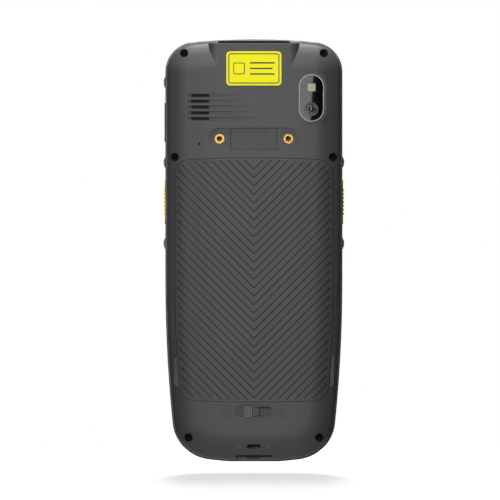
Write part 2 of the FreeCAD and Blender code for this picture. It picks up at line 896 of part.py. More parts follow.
WINDOW_LOW = "-1 * (dims.window_rear + dims.window_tilt_start)"
WINDOW_HIGH = "-1 * (dims.window_tilt_start - dims.window_front)"


def window_span(grow):
    return f"{WINDOW_LOW} - ({grow})", f"{WINDOW_HIGH} + ({grow})"


window_frame = window_block(
    "window_frame_block",
    "dims.window_half_width + dims.window_frame",
    window_span("dims.window_frame"),
    ("-dims.window_frame_depth", "-dims.window_drop / 2"),
)
window_slant = window_block(
    "window_slant",
    "dims.hood_foot_half_width + dims.slant_margin",
    (f"{WINDOW_LOW} - 6", f"{WINDOW_HIGH} + 6"),
    ("0", "6"),
)
window_seat = window_block(
    "window_seat",
    "dims.window_half_width + dims.fit_gap",
    window_span("dims.fit_gap"),
    ("-dims.window_thickness - dims.fit_gap", "1"),
)
window_view = window_block(
    "window_view",
    "dims.window_half_width - dims.window_ledge",
    window_span("-dims.window_ledge"),
    ("-dims.window_frame_depth - 3", "1"),
)
rear_half = box(
    "rear_half", (f"-{SIDE}", SIDE), (f"{BACK} - 1", JOINT), ("0", "dims.body_length")
)
front_half = box(
    "front_half", (f"-{SIDE}", SIDE), (JOINT, FRONT), ("0", "dims.body_length")
)
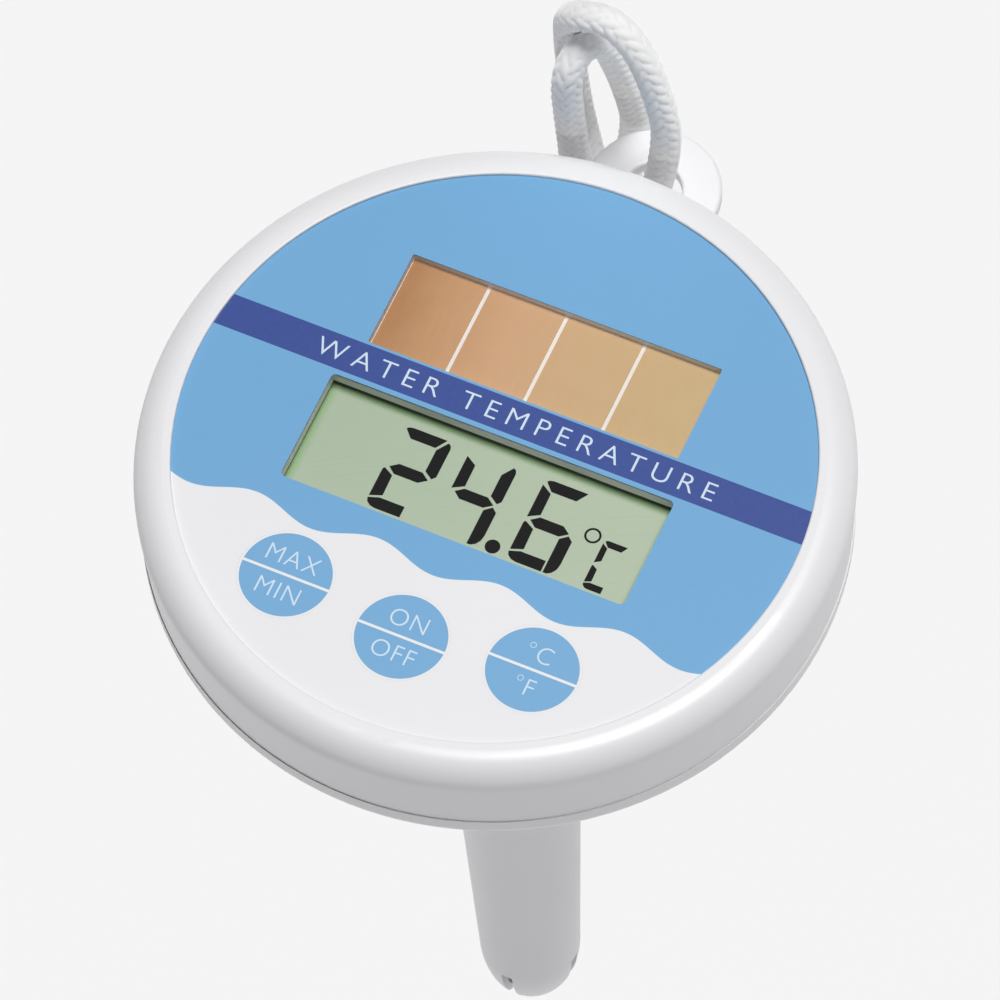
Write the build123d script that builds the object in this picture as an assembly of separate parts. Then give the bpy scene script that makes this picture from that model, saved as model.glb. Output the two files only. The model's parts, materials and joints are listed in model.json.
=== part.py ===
from build123d import *
import math
import os

# Floating pool thermometer: a round solar-powered display head that carries a tapered sensor stem.
# Millimetres.  +Z up along the stem's axis as it floats, +X to the right across the face, +Y to the
# tether eye (twelve o'clock).  The origin is on the axis, at the waterline.

# --- driving dimensions -------------------------------------------------------------------------
HEAD_R = 59.1            # widest radius of the head, just under its rounded shoulder
SEAM_R = 58.6            # radius at the parting line
SEAM_Z = -4.2            # parting line between the two shells
RIM_TOP_Z = 12.6
SHOULDER_R = 4.8         # rounding of the rim's outer edge
WALL = 2.0
FACE_Z = 12.0            # top of the printed face
LABEL_T = 0.25
LABEL_R = 52.6
PANEL_T = 1.5            # front panel under the label
LOWER_R = 58.8
FLOOR_Z = -9.0           # underside of the head
FLOOR_ROUND = 2.5

SOLAR_X, SOLAR_Y = (-27.75, 27.75), (11.05, 29.12)
LCD_X, LCD_Y = (-30.55, 30.55), (-17.15, 3.49)
LCD_GLASS_Z = 9.6        # top of the display's front glass
LCD_GLASS_T = 1.1
CELL_GAP = 0.65
CELL_COUNT = 4

KEYS = {"max_min": (-21.85, -33.5), "on_off": (0.0, -36.4), "unit": (21.85, -33.5)}
KEY_R = 8.0
KEY_TRAVEL = 0.4
KEY_GAP = 0.06           # round each key's disc, in the label
PLUNGER_R = 6.0
PIN_R = 1.5
FIT = 0.08               # radial running clearance of the moving pieces

EYE_Y = 63.4
EYE_R = 11.5
EYE_HOLE_R = 4.8
EYE_T = 2.8

STEM_TIP_Z = -182.0
STEM_REF_Z = -128.0      # height at which the stem's radius is STEM_REF_R
STEM_REF_R = 10.26
STEM_TAPER = 0.028       # radius gained per millimetre of height
STEM_WALL = 1.6
TIP_ROUND_H = 14.7       # the end rounds inwards over this height
TIP_ROUND_W = 4.7
TIP_SLOT_W = 2.2
TIP_SLOT_H = 13.0
TIP_SLOT_ANGLES = (-3.5, 86.5)
BULKHEAD_Z = -168.0
BULKHEAD_T = 2.0
BALLAST_H = 24.0

BOARD_R = 46.5
BOARD_Z = 3.0
BOARD_T = 1.6

SHELL_SCREW_R = 50.3
BOARD_BOSSES = [(38.0, 14.0), (-38.0, 14.0), (33.0, -26.0), (-33.0, -26.0)]

WELL_X, WELL_Y = -33.0, 0.0    # battery well in the underside
CAP_R = 9.5
CAP_LUG_R = 10.7
CELL_R = 5.8
CELL_H = 5.4

CORD_D = 5.0
KNOT_R = 7.5
KNOT_L = 26.0            # from the legs to the cord's two short ends

# --- derived dimensions -------------------------------------------------------------------------
LABEL_BOTTOM_Z = FACE_Z - LABEL_T
PANEL_BOTTOM_Z = LABEL_BOTTOM_Z - PANEL_T
BOARD_TOP_Z = BOARD_Z + BOARD_T
FLOOR_TOP_Z = FLOOR_Z + WALL
INNER_R = SEAM_R - WALL
LCD_REAR_Z = LCD_GLASS_Z - 2 * LCD_GLASS_T


# --- helpers ------------------------------------------------------------------------------------
def turned(points, rounds=()):
    """Solid of revolution about Z from a closed (radius, z) outline, with some corners rounded."""
    outline = make_face(Polyline(*points, close=True))
    for (radius_at, z_at), size in rounds:
        corner = outline.vertices().sort_by_distance((radius_at, z_at, 0))[0]
        outline = fillet(corner, size)
    return revolve(Plane.XZ * outline, Axis.Z, 360)


def post(x, y, radius, low, high):
    return Pos(x, y, (low + high) / 2) * Cylinder(radius, high - low)


def tube(x, y, outer, inner, low, high):
    return post(x, y, outer, low, high) - post(x, y, inner, low, high)


def block(x_range, y_range, low, high):
    size = (x_range[1] - x_range[0], y_range[1] - y_range[0], high - low)
    centre = (sum(x_range) / 2, sum(y_range) / 2, (low + high) / 2)
    return Pos(*centre) * Box(*size)


def grown(span, by):
    return (span[0] - by, span[1] + by)


def sector(inner, outer, low, high, start, sweep):
    """Part of a ring about the Z axis, from angle start over sweep degrees."""
    ring = Cylinder(outer, high - low) - Cylinder(inner, high - low)
    reach = 2 * outer
    wedge_points = [(0, 0)]
    for step in range(5):
        angle = math.radians(start + sweep * step / 4)
        wedge_points.append((reach * math.cos(angle), reach * math.sin(angle)))
    wedge = extrude(make_face(Polyline(*wedge_points, close=True)), high - low)
    return Pos(0, 0, (low + high) / 2) * ring & Pos(0, 0, low) * wedge


def around(count, radius, start):
    """Evenly spaced points on a circle."""
    for k in range(count):
        angle = math.radians(start + 360 * k / count)
        yield radius * math.cos(angle), radius * math.sin(angle)


def stem_radius(z):
    return STEM_REF_R + STEM_TAPER * (z - STEM_REF_Z)


def group(solids):
    return Compound(children=list(solids))


def save(name, shape):
    export_step(shape, f"parts/{name}.step")


# --- shells -------------------------------------------------------------------------------------
def upper_shell():
    body = turned(
        [
            (0, PANEL_BOTTOM_Z),
            (INNER_R - 1.8, PANEL_BOTTOM_Z),
            (INNER_R, PANEL_BOTTOM_Z - 1.8),
            (INNER_R, SEAM_Z),
            (SEAM_R, SEAM_Z),
            (HEAD_R, 7.0),
            (HEAD_R, RIM_TOP_Z),
            (LABEL_R + 0.15, RIM_TOP_Z),
            (LABEL_R + 0.15, LABEL_BOTTOM_Z),
            (0, LABEL_BOTTOM_Z),
        ],
        rounds=[((HEAD_R, RIM_TOP_Z), SHOULDER_R), ((LABEL_R + 0.15, RIM_TOP_Z), 0.35)],
    )
    body += tether_eye() - post(0, 0, INNER_R + 0.5, SEAM_Z - 1, RIM_TOP_Z)
    for x, y in around(4, SHELL_SCREW_R, 45):
        body += post(x, y, 3.2, SEAM_Z, PANEL_BOTTOM_Z)
        body -= post(x, y, 1.4, SEAM_Z, 3.0)
    for x, y in BOARD_BOSSES:
        body += post(x, y, 3.0, BOARD_TOP_Z, PANEL_BOTTOM_Z)
        body -= post(x, y, 1.1, BOARD_TOP_Z, 9.0)
    body += block(grown(LCD_X, 1.8), grown(LCD_Y, 1.8), LCD_GLASS_Z, PANEL_BOTTOM_Z)
    body -= block(SOLAR_X, SOLAR_Y, PANEL_BOTTOM_Z - 1, RIM_TOP_Z)
    body -= block(LCD_X, LCD_Y, LCD_GLASS_Z - 1, RIM_TOP_Z)
    for x, y in KEYS.values():
        body -= post(x, y, KEY_R + 0.3, LABEL_BOTTOM_Z - KEY_TRAVEL - 0.15, RIM_TOP_Z)
        body -= post(x, y, PLUNGER_R + FIT, PANEL_BOTTOM_Z - 1, RIM_TOP_Z)
    return body


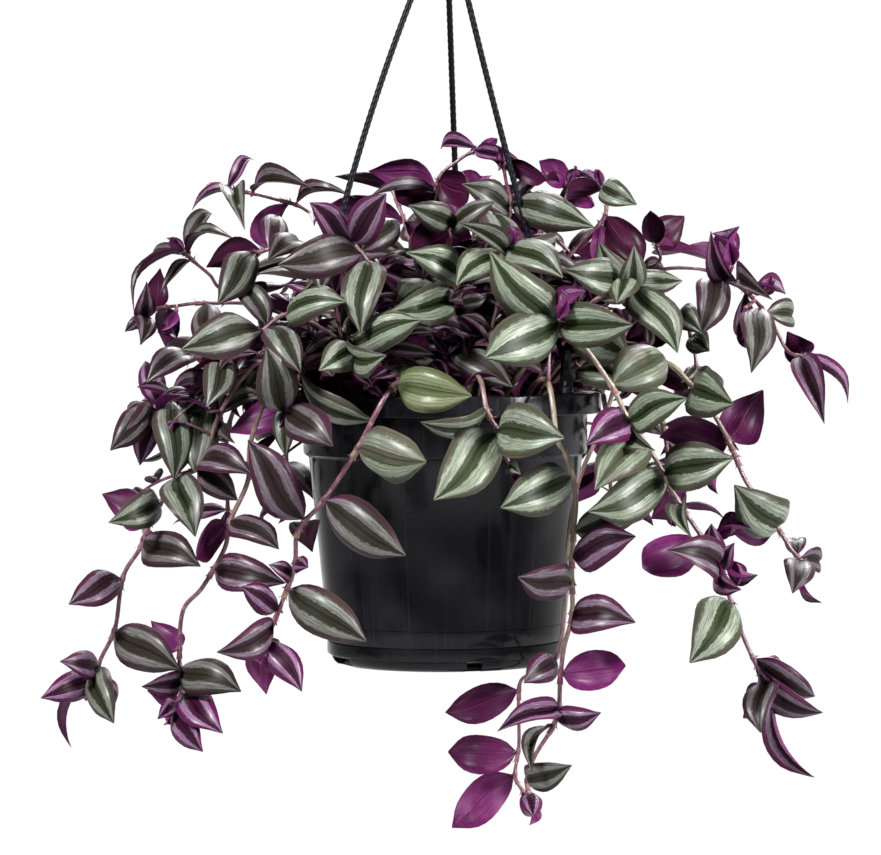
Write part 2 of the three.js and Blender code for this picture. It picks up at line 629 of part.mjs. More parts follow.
      [46, 146, -60], [53, 139, -76], [56, 111, -83], [60, 104, -83], [65, 83, -79], [64, 64, -76],
      [63, 45, -74], [63, 23, -72], [59, 7, -70], [57, -8, -68], [55, -29, -66], [44, -48, -64],
      [40, -60, -64], [42, -72, -64],
    ],
    leaves: [
      [4.6, 28, 77, 50, 0, 0.48], [6, 101, 75, 44, 0, 0.48], [6.7, 94, 62, 40, 0, 0.5],
      [7.3, 36, 42, 42, 0], [8, 94, 19, 42, 0, 0.5], [9.9, 91, -3, 40, 180, 0.5],
      [10.7, 26, -35, 42, 20, 0.3], [11, 76, -27, 28, 0], [11.2, 41, -55, 38, 60, 0.25],
      [13, 62, -53, 34, 0], [13.6, 43, -78, 26, 0],
    ],
  },
  trail_front_right_back: {
    hole: [40, -28], radius: CROWN_STEM, inner: 0,
    route: [
      [62, 152, -32], [84, 146, -44], [80, 122, -58], [66, 88, -62], [60, 50, -60], [59, 25, -58],
      [56, 5, -54], [50, -4, -44], [38, -9, -42], [36, -20, -42], [36, -42, -42], [34, -58, -42],
      [38, -66, -42],
    ],
    leaves: [
      [7.4, 39, -11, 34, 0], [9.3, -1, -26, 42, 180, 0.42], [11.2, 0, -46, 38, 180, 0.52],
      [12, 2, -84, 44, 180, 0.45], [13, 44, -78, -20, 0],
    ],
  },
};

// The stems at the back follow the plant's habit: azimuths round the back, and how far each stem
// rises, reaches out over the rim and hangs down.
const BACK_STEMS = [
  { count: 7, start: 102, step: 26, soil: 57, radius: TRAIL_STEM, leaves: 7, habit: 'trail' },
  { count: 4, start: 138, step: 28, soil: 40, radius: CROWN_STEM, leaves: 7, habit: 'arch' },
  { count: 2, start: 160, step: 40, soil: 24, radius: CROWN_STEM, leaves: 6, habit: 'upright' },
];
// Radius and height of a stem's points, after its collar, for each habit.
const HABITS = {
  trail: [[70, 154], [94, 152], [112, 122], [119, 84], [122, 46]],
  arch: [[56, 164], [82, 192], [108, 196], [130, 182]],
  upright: [[32, 172], [46, 212], [66, 238]],
};

// Behind the pot the trailing stems hang lower than at its sides, in degrees from the middle.
const HIDDEN_BY_POT = 30;

function backStems() {
  const stems = {};
  for (const row of BACK_STEMS) {
    for (let i = 0; i < row.count; i += 1) {
      const random = seeded(1000 + 10 * row.soil + i);
      const degrees = row.start + row.step * i;
      const hole = around(degrees, row.soil, 0);
      const stretch = 0.85 + 0.4 * random();
      const sway = 14 * (random() - 0.5);
      const route = HABITS[row.habit].map(([radius, z], k) => {
        const hang = Math.min(0, z - POT_HEIGHT) * (stretch - 1);
        return around(degrees + sway * k * 0.4, radius + 6 * (random() - 0.5), z + hang);
      });
      const middle = Math.abs(degrees - 180) < HIDDEN_BY_POT;
      if (row.habit === 'trail' && middle) {
        const last = route[route.length - 1];
        route.push(around(degrees + sway * 2, 118, last.z - 10 - 18 * random()));
      } else if (row.habit === 'trail') {
        route.pop();
      }
      stems[`${row.habit}_back_${i + 1}`] = {
        hole: [hole.x, hole.y], radius: row.radius, inner: 0, points: route, grown: row.leaves,
      };
    }
  }
  return stems;
}

// ---- the plant ----

// The whole route is shifted along the line of sight where it would cross what is already there.
const STEM_SHIFTS = [0, 4, -4, 8, -8, 12, -12, 16, -16];

function stemCurve(stem, shift) {
  const [x, y] = stem.hole;
  const collar = SOIL_TOP + 4;
  const route = stem.points
    ? stem.points.map((p) => p.clone().add(new THREE.Vector3(0, shift, 0)))
    : stem.route.map(([px, pz, py]) => seen(px, pz, py + shift));
  const root = new THREE.Vector3(x, y, SOIL_TOP - HOLE_DEPTH + 1);
  return new THREE.CatmullRomCurve3([root, new THREE.Vector3(x, y, collar), ...route], false, 'catmullrom');
}

function clearStem(name, stem) {
  for (const shift of STEM_SHIFTS) {
    const curve = stemCurve(stem, shift);
    const steps = Math.round(curve.getLength() / STEM_STEP);
    const guard = tube(curve, stem.radius + CLEAR, STEM_SIDES, steps);
    if (overlapWith(guard, name) === 0) {
      const spine = curve.getSpacedPoints(steps);
      return { curve, spine, solid: tube(curve, stem.radius, STEM_SIDES, steps) };
    }
  }
  return null;
}

function growLeaves(name, stem, grown) {
  const last = grown.curve.points.length - 1;
  const random = seeded(name.length * 31 + Math.round(stem.hole[0] * 7 + stem.hole[1] * 3) + 5000);
  const rows = seenLeaves(grown, stem.leaves ?? []);
  rows.push(...grownLeaves(grown, 1.7 / last, 2.9 / last, stem.inner, random));
  rows.push(...grownLeaves(grown, 2.2 / last, 1, stem.grown ?? 0, random));
  for (const choices of rows) {
    const leaf = choices.find((choice) => overlapWith(blade(choice, CLEAR), name) < OWN_OVERLAP);
    if (leaf) {
      const solid = blade(leaf);
      place(solid, name);
      grown.solid = grown.solid.add(solid);
    }
  }
}

const group = new THREE.Group();
const add = (name, solid, material) => group.add(toMesh(name, solid, material));

const stems = { ...STEMS, ...backStems() };
const pot = makePot();
add('pot', pot, PLASTIC);
place(pot, 'pot');
const holes = Object.values(stems).map(({ hole, radius }) => [...hole, radius + HOLE_CLEARANCE]);
const soil = makeSoil(holes);
add('soil', soil, SOIL);
place(soil, 'soil');
add('hook', makeHook(), PLASTIC);
for (const side of Object.keys(CLIP_ANGLES)) {
  const strand = makeStrand(side);
  add(`strand_${side}`, strand, GLOSSY);
  place(strand, `strand_${side}`);
}

const grownStems = {};
for (const [name, stem] of Object.entries(stems)) {
  const grown = clearStem(name, stem);
  if (grown) {
    grownStems[name] = grown;
    place(grown.solid, name, true);
  }
}
for (const [name, grown] of Object.entries(grownStems)) {
  growLeaves(name, stems[name], grown);
  add(name, grown.solid, FOLIAGE);
}

group.position.set(-HUB_X, 0, -HOOK_SEAT);
group.updateMatrixWorld(true);

export default group;
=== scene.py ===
# %% [markdown]
# # A potted tradescantia in a hanging pot
#
# The solid model gives the place and the size of every piece: the pot, its soil, the hanger and the
# leafy stems. This lesson dresses those pieces one by one: a round moulded pot, twisted strands with
# their clips, loose soil, and for every stem its own swollen nodes, hairs and striped leaves.

import bmesh
import bpy
import numpy as np
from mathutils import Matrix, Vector


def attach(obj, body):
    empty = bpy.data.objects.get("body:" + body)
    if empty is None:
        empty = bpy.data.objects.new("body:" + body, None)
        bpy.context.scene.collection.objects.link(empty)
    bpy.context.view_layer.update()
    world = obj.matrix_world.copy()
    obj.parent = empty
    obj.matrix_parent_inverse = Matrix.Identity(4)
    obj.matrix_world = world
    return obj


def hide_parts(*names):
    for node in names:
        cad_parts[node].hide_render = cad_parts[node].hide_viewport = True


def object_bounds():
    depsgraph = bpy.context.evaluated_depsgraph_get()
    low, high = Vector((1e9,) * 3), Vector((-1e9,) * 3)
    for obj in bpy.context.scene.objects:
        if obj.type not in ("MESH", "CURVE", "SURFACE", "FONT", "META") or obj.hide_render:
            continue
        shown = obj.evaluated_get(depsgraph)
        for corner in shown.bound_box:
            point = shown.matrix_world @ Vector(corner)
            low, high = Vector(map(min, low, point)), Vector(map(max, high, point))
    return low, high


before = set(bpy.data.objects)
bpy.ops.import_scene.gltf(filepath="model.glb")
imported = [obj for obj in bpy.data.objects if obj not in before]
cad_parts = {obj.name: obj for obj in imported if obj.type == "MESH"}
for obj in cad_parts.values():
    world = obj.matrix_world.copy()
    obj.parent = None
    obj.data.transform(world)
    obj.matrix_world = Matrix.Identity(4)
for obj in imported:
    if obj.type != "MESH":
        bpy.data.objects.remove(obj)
bpy.context.view_layer.update()
cad_box = [list(corner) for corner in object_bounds()]
print("solid model from", cad_box[0], "to", cad_box[1])

# %% Places are worked out in the pot's own millimetres
MM = 0.001
HUB_X = 1.8
HOOK_SEAT = 409.5
ORIGIN = np.array([-HUB_X, 0.0, -HOOK_SEAT])


def in_frame(points):
    """Pot millimetres, with the middle of the pot's foot at zero, to metres from the hook's seat."""
    return (np.asarray(points, float) + ORIGIN) * MM


def unit(vectors):
    """Vectors scaled to length one along their last axis."""
    vectors = np.asarray(vectors, float)
    return vectors / np.linalg.norm(vectors, axis=-1, keepdims=True)


def add_object(name, data):
    """A new object in the scene that shows this data."""
    added = bpy.data.objects.new(name, data)
    bpy.context.scene.collection.objects.link(added)
    return added


# %% [markdown]
# ## The camera
#
# The camera stands far off, a little above the rim, and is tipped down by two degrees. Its long lens
# keeps the near and the far leaves at almost the same scale.

# %% Camera
EYE = np.array([-2.0, -1800.0, 181.0])
PITCH_DOWN = 2.03
ROLL = 0.35
LENS = 147.1
SENSOR_WIDTH = 36
FARTHEST_SEEN = 60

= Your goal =
Within the listing above, the range opens at the line with "const group = new THREE.Group();" and closes at the line with "low, high = Vector((1e9,)". Reproduce exactly the lines of that range, including both ends.

= Right answer =
const group = new THREE.Group();
const add = (name, solid, material) => group.add(toMesh(name, solid, material));

const stems = { ...STEMS, ...backStems() };
const pot = makePot();
add('pot', pot, PLASTIC);
place(pot, 'pot');
const holes = Object.values(stems).map(({ hole, radius }) => [...hole, radius + HOLE_CLEARANCE]);
const soil = makeSoil(holes);
add('soil', soil, SOIL);
place(soil, 'soil');
add('hook', makeHook(), PLASTIC);
for (const side of Object.keys(CLIP_ANGLES)) {
  const strand = makeStrand(side);
  add(`strand_${side}`, strand, GLOSSY);
  place(strand, `strand_${side}`);
}

const grownStems = {};
for (const [name, stem] of Object.entries(stems)) {
  const grown = clearStem(name, stem);
  if (grown) {
    grownStems[name] = grown;
    place(grown.solid, name, true);
  }
}
for (const [name, grown] of Object.entries(grownStems)) {
  growLeaves(name, stems[name], grown);
  add(name, grown.solid, FOLIAGE);
}

group.position.set(-HUB_X, 0, -HOOK_SEAT);
group.updateMatrixWorld(true);

export default group;
=== scene.py ===
# %% [markdown]
# # A potted tradescantia in a hanging pot
#
# The solid model gives the place and the size of every piece: the pot, its soil, the hanger and the
# leafy stems. This lesson dresses those pieces one by one: a round moulded pot, twisted strands with
# their clips, loose soil, and for every stem its own swollen nodes, hairs and striped leaves.

import bmesh
import bpy
import numpy as np
from mathutils import Matrix, Vector


def attach(obj, body):
    empty = bpy.data.objects.get("body:" + body)
    if empty is None:
        empty = bpy.data.objects.new("body:" + body, None)
        bpy.context.scene.collection.objects.link(empty)
    bpy.context.view_layer.update()
    world = obj.matrix_world.copy()
    obj.parent = empty
    obj.matrix_parent_inverse = Matrix.Identity(4)
    obj.matrix_world = world
    return obj


def hide_parts(*names):
    for node in names:
        cad_parts[node].hide_render = cad_parts[node].hide_viewport = True


def object_bounds():
    depsgraph = bpy.context.evaluated_depsgraph_get()
    low, high = Vector((1e9,) * 3), Vector((-1e9,) * 3)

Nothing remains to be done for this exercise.